In setting up his plan, the SEC alleged, Peizer advised his broker that he wanted to exercise warrants that expired in August and sell the shares under 10b5-1. The broker recommended a 30-day cooling-off period, which was a brokerage firm rule, potentially negotiable, but only to 14 days. Peizer replied that a 30-day cooling-off period "would condense the sales and have a more negative share price impact"; he declined to establish a plan with that broker, and instead opted for a broker that did not mandate a cooling-off period, Nevertheless, even the second brokerage house advised that a 30-day cooling-off period was industry best practice. What's more, DOJ alleged, the broker advised Peizer that the absence of a cooling-off period "together with the 'rapid transaction executions subsequent to plan adoption' might 'create an appearance of impropriety and call into question whether a plan adopter had MNPI...at the time of plan adoption.'''
SideBar
Of course, the SEC's new rules on 10b5-1 plans should deter some aspects of this conduct. In particular, the new rules impose, among other things, a new mandatory cooling-off period (for persons other than issuers) of the "later of (1) 90 days after the adoption [which includes "modification" as defined] of the Rule 10b5-1 plan or (2) two business days following the disclosure of the issuer's financial results in a Form 10-Q or Form 10-K for the fiscal quarter in which the plan was adopted," with a maximum cooling-off period of 120 days. There is also a good-faith certification requirement imposed on directors and officers and a condition that all persons entering into a Rule 10b5-1 plan must act in good faith with respect to that plan. The rules also limit the ability of persons other than the issuer to use multiple overlapping Rule 10b5-1 plans and limit the use of single-trade plans by persons other than the issuer to one single-trade plan in any 12-month period. In addition, under the final rules, issuers will be required to disclose whether, during the last quarter, any director or officer has adopted or terminated any 10b5-1 plan or "non-Rule 10b5-1 trading arrangement," as defined in Item 408(c), and describe the material terms, other than pricing, such as whether or not the plan is a 10b5-1 plan, the name and title of the director or officer, the date of adoption or termination, duration of the plan and aggregate number of securities to be sold or purchased under the trading arrangement. For more detail on the new rules, see this PubCo post.

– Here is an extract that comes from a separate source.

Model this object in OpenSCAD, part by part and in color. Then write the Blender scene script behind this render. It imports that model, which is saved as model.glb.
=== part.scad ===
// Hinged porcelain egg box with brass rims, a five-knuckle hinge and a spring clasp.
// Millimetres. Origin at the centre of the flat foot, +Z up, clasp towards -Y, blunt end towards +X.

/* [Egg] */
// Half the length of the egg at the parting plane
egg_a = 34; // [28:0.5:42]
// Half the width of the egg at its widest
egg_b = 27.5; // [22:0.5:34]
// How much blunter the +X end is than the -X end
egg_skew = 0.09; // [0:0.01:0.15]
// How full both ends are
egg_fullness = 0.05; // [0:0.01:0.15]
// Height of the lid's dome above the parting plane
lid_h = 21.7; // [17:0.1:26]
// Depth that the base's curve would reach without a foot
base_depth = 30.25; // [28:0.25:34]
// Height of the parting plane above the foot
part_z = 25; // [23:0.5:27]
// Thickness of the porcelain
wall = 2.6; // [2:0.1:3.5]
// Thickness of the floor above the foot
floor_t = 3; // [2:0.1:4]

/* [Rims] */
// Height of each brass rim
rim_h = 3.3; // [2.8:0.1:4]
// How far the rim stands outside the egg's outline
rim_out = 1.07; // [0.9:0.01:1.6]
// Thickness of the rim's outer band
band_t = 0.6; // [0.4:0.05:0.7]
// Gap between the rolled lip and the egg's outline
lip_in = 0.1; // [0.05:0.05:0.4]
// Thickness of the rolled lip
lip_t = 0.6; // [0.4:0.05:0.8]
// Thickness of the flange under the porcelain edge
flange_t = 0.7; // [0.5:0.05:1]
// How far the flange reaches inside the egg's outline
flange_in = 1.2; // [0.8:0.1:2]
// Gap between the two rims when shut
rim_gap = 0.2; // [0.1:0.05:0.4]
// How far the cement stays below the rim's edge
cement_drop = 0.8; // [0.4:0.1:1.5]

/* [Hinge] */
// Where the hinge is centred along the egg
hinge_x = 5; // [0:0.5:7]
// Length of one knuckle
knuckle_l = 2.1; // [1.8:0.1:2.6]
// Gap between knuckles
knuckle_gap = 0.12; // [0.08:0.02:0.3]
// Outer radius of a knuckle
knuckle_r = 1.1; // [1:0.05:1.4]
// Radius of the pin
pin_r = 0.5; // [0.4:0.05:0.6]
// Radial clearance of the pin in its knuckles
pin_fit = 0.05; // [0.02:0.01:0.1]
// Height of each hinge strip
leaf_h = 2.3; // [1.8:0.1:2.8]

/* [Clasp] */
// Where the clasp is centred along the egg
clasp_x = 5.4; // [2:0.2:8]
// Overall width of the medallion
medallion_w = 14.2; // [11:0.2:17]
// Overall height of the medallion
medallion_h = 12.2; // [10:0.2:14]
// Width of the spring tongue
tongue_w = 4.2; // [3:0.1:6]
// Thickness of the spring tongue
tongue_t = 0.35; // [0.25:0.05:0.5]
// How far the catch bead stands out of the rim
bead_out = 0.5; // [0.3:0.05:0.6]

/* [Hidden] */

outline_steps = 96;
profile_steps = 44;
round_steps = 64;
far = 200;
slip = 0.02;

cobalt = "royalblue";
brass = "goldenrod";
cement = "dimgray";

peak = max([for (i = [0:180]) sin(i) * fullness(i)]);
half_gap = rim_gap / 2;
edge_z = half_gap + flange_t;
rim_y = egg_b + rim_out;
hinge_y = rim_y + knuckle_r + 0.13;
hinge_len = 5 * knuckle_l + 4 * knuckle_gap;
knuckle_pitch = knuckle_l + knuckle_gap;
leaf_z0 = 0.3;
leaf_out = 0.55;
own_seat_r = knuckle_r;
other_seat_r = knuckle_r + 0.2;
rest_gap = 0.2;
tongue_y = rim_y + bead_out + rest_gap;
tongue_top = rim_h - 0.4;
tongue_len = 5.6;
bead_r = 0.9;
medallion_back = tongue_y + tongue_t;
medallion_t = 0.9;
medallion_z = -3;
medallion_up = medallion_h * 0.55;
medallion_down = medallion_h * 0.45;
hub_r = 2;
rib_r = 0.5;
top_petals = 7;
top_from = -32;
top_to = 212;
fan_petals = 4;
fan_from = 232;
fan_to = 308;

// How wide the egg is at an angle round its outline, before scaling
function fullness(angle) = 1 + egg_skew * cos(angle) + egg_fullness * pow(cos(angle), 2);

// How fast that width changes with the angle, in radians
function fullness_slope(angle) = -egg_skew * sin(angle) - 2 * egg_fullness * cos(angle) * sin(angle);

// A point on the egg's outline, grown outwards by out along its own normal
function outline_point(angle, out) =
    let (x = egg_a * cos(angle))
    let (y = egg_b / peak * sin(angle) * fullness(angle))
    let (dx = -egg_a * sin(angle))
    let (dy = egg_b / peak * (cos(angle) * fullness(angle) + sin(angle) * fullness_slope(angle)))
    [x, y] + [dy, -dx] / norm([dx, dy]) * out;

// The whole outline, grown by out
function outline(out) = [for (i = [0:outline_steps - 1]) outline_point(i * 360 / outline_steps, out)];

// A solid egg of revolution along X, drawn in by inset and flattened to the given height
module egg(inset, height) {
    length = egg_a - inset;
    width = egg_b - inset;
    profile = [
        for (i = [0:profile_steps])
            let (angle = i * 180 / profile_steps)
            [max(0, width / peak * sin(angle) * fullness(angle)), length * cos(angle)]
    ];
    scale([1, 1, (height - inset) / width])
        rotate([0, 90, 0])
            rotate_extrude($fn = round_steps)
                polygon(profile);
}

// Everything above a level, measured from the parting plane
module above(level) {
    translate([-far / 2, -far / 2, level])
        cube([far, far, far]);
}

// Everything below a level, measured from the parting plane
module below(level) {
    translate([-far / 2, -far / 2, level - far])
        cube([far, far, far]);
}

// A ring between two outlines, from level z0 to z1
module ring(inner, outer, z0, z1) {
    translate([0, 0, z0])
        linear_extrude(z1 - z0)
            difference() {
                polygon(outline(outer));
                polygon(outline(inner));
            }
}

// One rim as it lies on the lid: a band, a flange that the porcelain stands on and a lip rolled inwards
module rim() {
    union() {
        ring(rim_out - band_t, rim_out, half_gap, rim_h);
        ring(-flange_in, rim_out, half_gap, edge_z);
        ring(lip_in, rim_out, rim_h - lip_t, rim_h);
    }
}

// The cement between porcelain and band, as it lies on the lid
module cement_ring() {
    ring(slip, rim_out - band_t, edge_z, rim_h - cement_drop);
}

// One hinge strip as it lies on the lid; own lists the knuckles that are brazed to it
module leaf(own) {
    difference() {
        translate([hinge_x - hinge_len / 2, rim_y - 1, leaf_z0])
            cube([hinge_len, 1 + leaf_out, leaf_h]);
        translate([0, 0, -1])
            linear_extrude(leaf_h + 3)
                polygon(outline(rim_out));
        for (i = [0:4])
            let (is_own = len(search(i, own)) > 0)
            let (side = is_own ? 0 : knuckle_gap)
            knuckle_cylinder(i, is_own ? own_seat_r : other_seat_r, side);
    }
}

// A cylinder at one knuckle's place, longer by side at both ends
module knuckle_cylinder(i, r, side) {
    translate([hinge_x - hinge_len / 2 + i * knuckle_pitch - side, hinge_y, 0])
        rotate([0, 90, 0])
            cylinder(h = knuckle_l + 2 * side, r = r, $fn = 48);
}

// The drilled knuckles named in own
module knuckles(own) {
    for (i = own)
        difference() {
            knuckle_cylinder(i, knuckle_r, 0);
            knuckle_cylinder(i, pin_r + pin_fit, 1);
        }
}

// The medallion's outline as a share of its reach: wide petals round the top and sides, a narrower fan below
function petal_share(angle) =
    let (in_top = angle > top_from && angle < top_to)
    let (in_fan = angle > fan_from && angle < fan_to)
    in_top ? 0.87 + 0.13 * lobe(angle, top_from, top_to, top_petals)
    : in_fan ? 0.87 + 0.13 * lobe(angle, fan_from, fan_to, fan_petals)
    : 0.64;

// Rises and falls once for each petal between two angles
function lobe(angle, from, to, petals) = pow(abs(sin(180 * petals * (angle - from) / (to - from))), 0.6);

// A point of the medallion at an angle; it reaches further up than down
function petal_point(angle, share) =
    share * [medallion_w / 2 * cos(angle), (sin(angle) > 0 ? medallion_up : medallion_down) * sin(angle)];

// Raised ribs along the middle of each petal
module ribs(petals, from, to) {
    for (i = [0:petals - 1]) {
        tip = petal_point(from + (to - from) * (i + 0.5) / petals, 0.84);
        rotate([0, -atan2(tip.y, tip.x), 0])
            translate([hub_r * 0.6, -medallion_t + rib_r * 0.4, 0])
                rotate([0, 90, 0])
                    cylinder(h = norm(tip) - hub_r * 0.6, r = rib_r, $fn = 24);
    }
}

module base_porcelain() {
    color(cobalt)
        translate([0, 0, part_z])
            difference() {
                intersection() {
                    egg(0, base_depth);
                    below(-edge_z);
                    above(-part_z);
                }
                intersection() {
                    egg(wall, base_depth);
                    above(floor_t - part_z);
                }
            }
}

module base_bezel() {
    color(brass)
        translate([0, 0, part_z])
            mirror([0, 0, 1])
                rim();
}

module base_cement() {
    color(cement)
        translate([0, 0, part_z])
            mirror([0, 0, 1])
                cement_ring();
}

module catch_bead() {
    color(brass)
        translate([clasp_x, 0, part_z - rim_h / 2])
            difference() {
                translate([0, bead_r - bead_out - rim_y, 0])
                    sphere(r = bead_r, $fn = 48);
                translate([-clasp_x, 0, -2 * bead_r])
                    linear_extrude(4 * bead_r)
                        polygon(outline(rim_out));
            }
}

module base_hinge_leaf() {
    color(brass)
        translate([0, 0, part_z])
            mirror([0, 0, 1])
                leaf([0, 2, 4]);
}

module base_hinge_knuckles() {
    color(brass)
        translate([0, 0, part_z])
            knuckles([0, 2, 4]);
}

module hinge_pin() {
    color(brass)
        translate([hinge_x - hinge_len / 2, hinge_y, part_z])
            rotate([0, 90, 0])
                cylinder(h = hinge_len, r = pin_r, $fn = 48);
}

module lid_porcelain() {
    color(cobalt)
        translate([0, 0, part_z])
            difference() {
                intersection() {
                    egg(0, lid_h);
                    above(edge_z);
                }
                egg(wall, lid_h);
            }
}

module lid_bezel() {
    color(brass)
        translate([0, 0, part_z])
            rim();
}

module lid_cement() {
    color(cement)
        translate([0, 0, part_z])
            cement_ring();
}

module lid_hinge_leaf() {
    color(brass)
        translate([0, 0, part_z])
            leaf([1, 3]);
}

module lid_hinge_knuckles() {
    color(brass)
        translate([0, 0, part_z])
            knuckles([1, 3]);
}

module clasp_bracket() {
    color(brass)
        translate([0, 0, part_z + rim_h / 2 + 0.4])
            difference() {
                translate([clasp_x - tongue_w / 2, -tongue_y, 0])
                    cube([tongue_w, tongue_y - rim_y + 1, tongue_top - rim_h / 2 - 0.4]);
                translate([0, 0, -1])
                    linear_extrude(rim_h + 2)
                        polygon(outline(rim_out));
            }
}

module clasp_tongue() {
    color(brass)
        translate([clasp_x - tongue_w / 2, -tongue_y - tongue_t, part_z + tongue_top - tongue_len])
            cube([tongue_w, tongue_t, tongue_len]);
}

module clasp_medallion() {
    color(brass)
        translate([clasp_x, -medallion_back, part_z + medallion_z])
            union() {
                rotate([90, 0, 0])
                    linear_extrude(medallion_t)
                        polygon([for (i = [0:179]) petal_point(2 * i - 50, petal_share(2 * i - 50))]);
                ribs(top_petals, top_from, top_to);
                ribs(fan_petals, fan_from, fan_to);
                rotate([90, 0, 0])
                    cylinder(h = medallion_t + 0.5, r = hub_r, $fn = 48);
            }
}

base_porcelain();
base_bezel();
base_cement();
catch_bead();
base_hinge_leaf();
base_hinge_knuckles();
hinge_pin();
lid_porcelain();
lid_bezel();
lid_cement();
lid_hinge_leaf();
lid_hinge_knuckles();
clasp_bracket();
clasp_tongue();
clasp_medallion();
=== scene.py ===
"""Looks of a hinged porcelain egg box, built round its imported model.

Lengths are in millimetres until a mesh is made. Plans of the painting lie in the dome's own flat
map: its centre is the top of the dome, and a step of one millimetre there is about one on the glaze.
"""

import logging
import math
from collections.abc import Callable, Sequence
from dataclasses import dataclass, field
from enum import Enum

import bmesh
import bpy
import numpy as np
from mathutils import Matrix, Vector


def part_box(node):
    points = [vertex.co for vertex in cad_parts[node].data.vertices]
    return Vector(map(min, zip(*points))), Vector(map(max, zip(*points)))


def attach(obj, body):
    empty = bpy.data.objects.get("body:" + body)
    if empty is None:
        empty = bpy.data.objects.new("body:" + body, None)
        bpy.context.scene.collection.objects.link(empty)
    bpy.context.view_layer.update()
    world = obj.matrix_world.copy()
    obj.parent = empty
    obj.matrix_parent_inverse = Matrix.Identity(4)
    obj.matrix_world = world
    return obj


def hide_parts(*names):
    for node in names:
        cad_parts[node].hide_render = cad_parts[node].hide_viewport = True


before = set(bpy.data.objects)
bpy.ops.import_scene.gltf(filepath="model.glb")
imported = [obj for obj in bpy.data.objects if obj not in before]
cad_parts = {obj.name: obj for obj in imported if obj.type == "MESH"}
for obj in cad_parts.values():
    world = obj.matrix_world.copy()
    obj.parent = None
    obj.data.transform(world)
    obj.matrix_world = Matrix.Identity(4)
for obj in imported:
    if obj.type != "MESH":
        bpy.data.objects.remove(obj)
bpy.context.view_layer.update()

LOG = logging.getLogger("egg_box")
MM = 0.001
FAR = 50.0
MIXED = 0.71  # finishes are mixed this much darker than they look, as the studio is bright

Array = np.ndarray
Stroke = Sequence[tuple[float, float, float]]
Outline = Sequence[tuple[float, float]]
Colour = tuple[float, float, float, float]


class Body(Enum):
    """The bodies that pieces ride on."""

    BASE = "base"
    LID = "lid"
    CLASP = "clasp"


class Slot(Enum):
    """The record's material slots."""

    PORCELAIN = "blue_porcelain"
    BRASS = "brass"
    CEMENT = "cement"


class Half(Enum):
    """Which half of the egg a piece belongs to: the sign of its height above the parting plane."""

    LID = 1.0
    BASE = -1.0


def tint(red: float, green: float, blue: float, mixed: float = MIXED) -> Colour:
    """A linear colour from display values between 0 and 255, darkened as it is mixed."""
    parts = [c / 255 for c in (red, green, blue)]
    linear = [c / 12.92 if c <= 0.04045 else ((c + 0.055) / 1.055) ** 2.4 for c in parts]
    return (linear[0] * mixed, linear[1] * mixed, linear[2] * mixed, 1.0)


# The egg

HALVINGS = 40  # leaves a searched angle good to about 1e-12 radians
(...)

In establishing the May plan, Peizer represented that he had no MNPI, which the SEC characterized as "false": "[b]y the time he established the plan," the SEC charged, "Peizer was aware that Ontrak's contract with Customer A—its largest customer, representing over two-thirds of its business—was in serious jeopardy." In addition, the SEC alleged, this was Peizer's first Rule 10b5-1 plan for Ontrak securities; DOJ alleged that his only previous sales of Ontrak shares occurred once in 2008 for approximately $220,000 and once in 2011 for approximately $118,000. In addition, the SEC alleged, he had retained all of the shares he acquired through prior warrant exercises. However, from May 11, 2021 through July 20, 2021, Peizer, through Acuitas, sold almost 600,000 shares under his 10b5-1 plan for proceeds of around $19 million.

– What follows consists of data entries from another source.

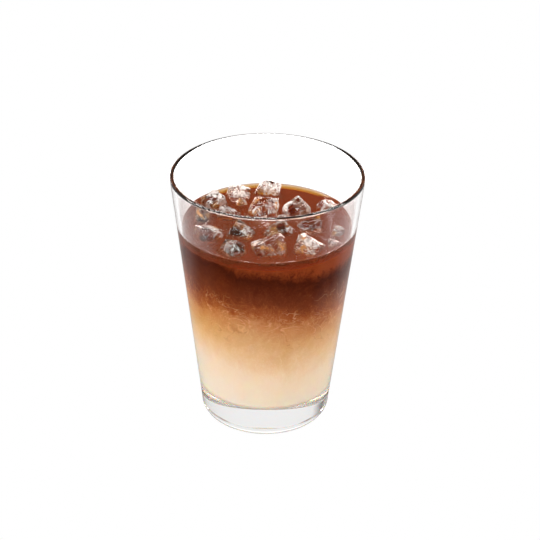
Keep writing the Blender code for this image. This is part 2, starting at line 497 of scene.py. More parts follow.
@dataclass(frozen=True)
class LatteFinish:
    """Milk below, coffee above, and the cloud between them, with painted light laid over them: a golden glow
    on the left, a pale reflection low on the right and shade to the right. Heights are shares of the drink's
    depth.
    """

    foot: float
    level: float
    half_width: float
    stops: tuple[tuple[float, Colour], ...] = (
        (0.00, srgb(246, 235, 220)),
        (0.22, srgb(241, 223, 200)),
        (0.36, srgb(230, 199, 158)),
        (0.47, srgb(216, 174, 126)),
        (0.57, srgb(200, 144, 95)),
        (0.64, srgb(166, 96, 55)),
        (0.71, srgb(128, 64, 35)),
        (0.80, srgb(98, 41, 20)),
        (0.88, srgb(78, 27, 12)),
        (0.95, srgb(150, 69, 32)),
    )
    # Painted shade: how far the layers rise towards the right, which darkens that side.
    painted_shade_lean: float = 0.075
    swirls: Pattern = Pattern(46.0, 2.0, 0.6, (1, 1, 0.8))
    swirl_reach: float = 0.16
    curls: Pattern = Pattern(95.0, 3.0, 3.0, (1, 1, 0.8), (3, 1, 7))
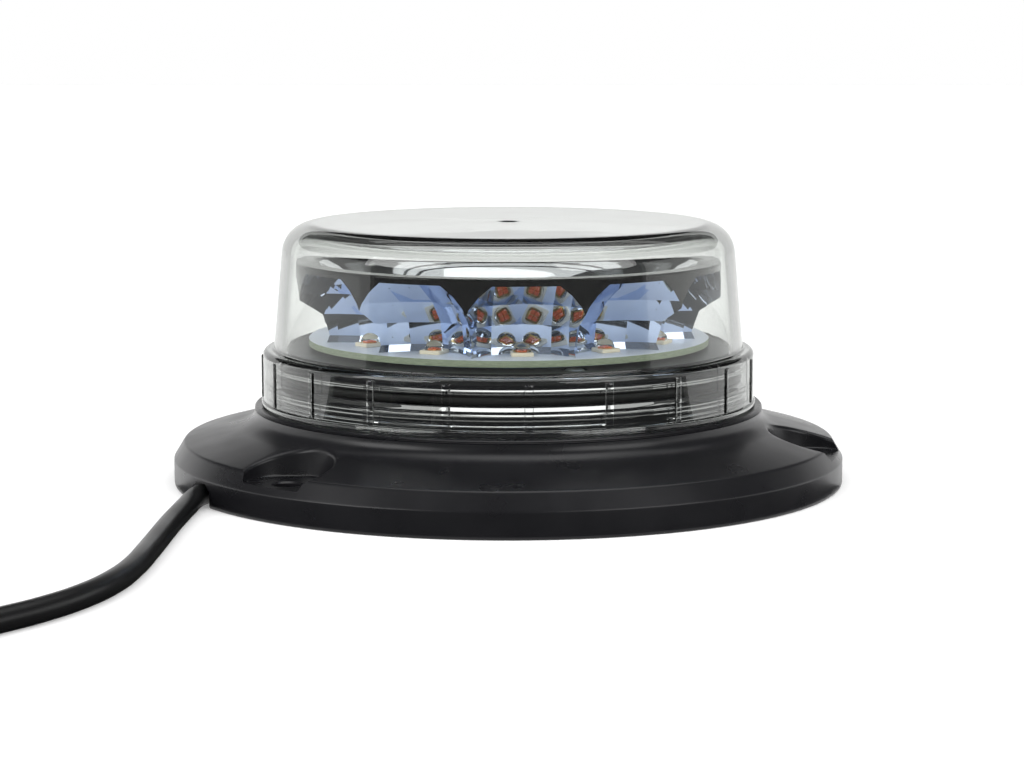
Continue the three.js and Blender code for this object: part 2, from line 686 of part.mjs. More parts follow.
function addScrew(name, head, length, x, y, up) {
  const drive = new THREE.CylinderGeometry(1.1, 1.1, SCREW_DRIVE_DEPTH * 2, 6).rotateX(Math.PI / 2);
  const outline = [
    [0, -length],
    [screwRadius, -length + 1],
    [screwRadius, 0],
    [SCREW_HEAD_DIAMETER / 2, 0],
    [SCREW_HEAD_DIAMETER / 2, SCREW_HEAD_HEIGHT * 0.55],
    [SCREW_HEAD_DIAMETER / 2 - 0.9, SCREW_HEAD_HEIGHT],
    [0, SCREW_HEAD_HEIGHT],
  ];
  const body = solid(turned(outline, TINY)).subtract(solid(drive.translate(0, 0, SCREW_HEAD_HEIGHT)));
  const geometry = geometryOf(body);
  if (!up) geometry.rotateX(Math.PI);
  addPiece(name, geometry, "steel").position.set(x, y, head);
}

function addScrews(name, places, head, length, up) {
  places.forEach(([x, y], i) => addScrew(`${name}_${i + 1}`, head, length, x, y, up));
}

// Lens

function domeWallRadius(height, inset) {
  return domeRadius - (height - collarTop) * DOME_DRAFT - inset;
}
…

On May 18, the SEC alleged, "Customer A notified Ontrak's CEO of its intention to terminate its contract effective December 31, 2021. That same day, Ontrak's CEO notified Peizer via text message: 'Customer A is intending to end relationship at the end of the year 12-31-21....They are really firm with me. Decision has been made.'" Ontrak continued to make various efforts to salvage the contract, and Peizer was kept apprised of these communications, the SEC alleged. Beginning in July 2021, Customer A sent no further members to Ontrak for enrollment. On August 13, a sales employee, in response to Peizer's question, told Peizer that he thought Customer A would terminate its contract. One hour later, DOJ alleged, Peizer established his second 10b5-1 plan.
The plan established in August provided for the sale of just over 450,000 shares, which were acquired through the exercise of all remaining warrants, set to expire between December 15, 2021 and April 13, 2022. Once again, there was no cooling-off period. Although, in setting up the plan, Peizer represented that he had no MNPI, the SEC alleges that he was "aware, among other things, that Customer A had notified Ontrak that it intended to terminate the contract, that Customer A had not engaged in Ontrak's attempts to renegotiate the contract, that Customer A had stopped sending any of its members for enrollment in Ontrak's program, and that the Ontrak Sales Employee responsible for the relationship with Customer A believed Customer A would indeed formally terminate its contract with Ontrak."
But Peizer was able to sell only 45,000 shares under the plan before Customer A notified Ontrak, on August 18, that it was terminating the contract effective December 31. Ontrak announced the termination in a Form 8-K the next day, indicating that it did "not expect this decision to have a material negative impact on our previously stated revenue and margin expectations for FY 2021." However, Ontrak estimated expected 2022 revenues at a level 57% below analysts' estimates. Ontrak's stock price fell 44% on the day of the announcement, down to $11.68. On February 27, 2023, Ontrak's stock closed at $0.6795. By selling ahead of the announcement, the SEC and DOJ charged, Peizer avoided almost $13 million in losses.
The SEC alleged that Peizer had negative MNPI related to the company's largest customer at the time he entered into each 10b5-1 plan. According to the SEC, when he established the May plan, he knew, or was reckless in not knowing, that the situation regarding Customer A was "dire": "Peizer was aware that Ontrak's contract with its largest customer—representing over half of its business—was in serious jeopardy, by virtue of the fact that: (1) Customer A had expressed dissatisfaction with Ontrak's program; (2) Customer A informed Ontrak that it could not continue under the current contract; (3) Customer A had drastically cut down the list of its members that could be enrolled in the Ontrak program; and (4) Ontrak's CEO had sent proposed fee and other concessions to try to salvage the relationship." Similarly, with regard to the August plan, the SEC alleged, Peizer knew that Customer A had notified Ontrak of its intention to terminate the contract and that Customer A was not responding to efforts to revive the contract. As a result, the SEC charged, he acted with scienter. He also knew, the SEC alleged, that the information was MNPI and that, in entering his plans, his representation was false. As result, the SEC claimed, 10b5-1 provided no affirmative defense.
Charges
DOJ charged Peizer with one count of engaging in a securities fraud scheme (if convicted, maximum term 25 years in prison) and two counts of securities fraud for insider trading (if convicted, 20 years possible in prison on each of the insider trading charges). The SEC charged Peizer (and his investment vehicle) with violations of Exchange Act Section 10(b) and Rule 10b-5, control person liability under Section 20(a) (with regard to the investment vehicle) and fraud under Section 17(a). The SEC asked for relief in the form of injunctions, disgorgement and civil penalties, as well as an officer and director bar.